Tout cela, cher (ex)camarade pour dire qu'il y a tout de même un énorme travail à accomplir... et pour constater que, nous, des militants, seront hors des débats du fait de nos injustes (et politiquement idiotes)exclusions...
En Gironde, hélas, le PS a perdu des positions ; son bilan, bien examiné, est "mitigé".
Vous ayant laissé mon adresse e-mail, vous pouvez me contacter si vous le souhaitez. Pour l'anecdote : le courrier d'exclusion se terminait par "salutations distinguées" en lieu et place du traditionnel "amitiés socialistes". Et précision : ma première adhésion au PS date d'avril 1974, époque où... l'union était "un combat".
Bruno
Rédigé par : Bruno | 31 mars 2008 à 14:47
Comme vous êtes intelligent, Gaëtan !
Mais aussi courageux :
rares sont ceux qui osent comme vous.
Les "grandes-gueules" sont muettes ... tiens donc ?
Et vous avez le ressort de proposer par-dessus le marché !
Pourquoi être obligé de dire de telles vérités aux dirigeants du PS, qui devraient avoir la lucidité et l'honnêteté que tant espérent dans l'électorat de gauche.
C'est leur job ! car on ne peut parler de militantisme ni de convictions à ce stade de décomposition avancée...
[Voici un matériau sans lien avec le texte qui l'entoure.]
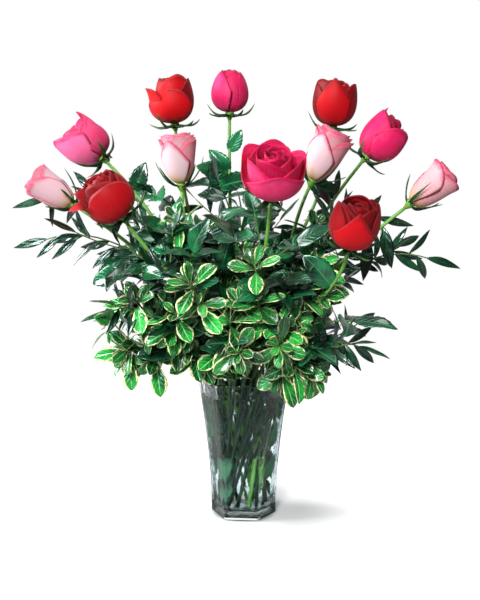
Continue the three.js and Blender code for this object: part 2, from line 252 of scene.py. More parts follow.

Rédigé par : le concombre masqué | 28 mars 2008 à 21:12
Bonjour,
je souhaite, en effet,que dans nos sections, nous débattions sur les éléments importants que nous voulons voir dans le projet, sans attendre les contributions nationales
Une grille de recueil des propositions pourrait être établie soit au niveau national, soit au niveau fédéral, favorisant la synthèse.
bien cordialement
Jean Lassort Bordeaux sud
Rédigé par : lassort | 27 mars 2008 à 16:53
Proposition intéressante sur le 1er secretaire pre congres mais quid si ses idées ne sont pas majoritaire ensuite ?
La vraie révolution serait de dire: le vote se fait sur une paire 1er secretaire - motion car les idées doivent être incarnées avec un scrutin majoritaire à 2 tours.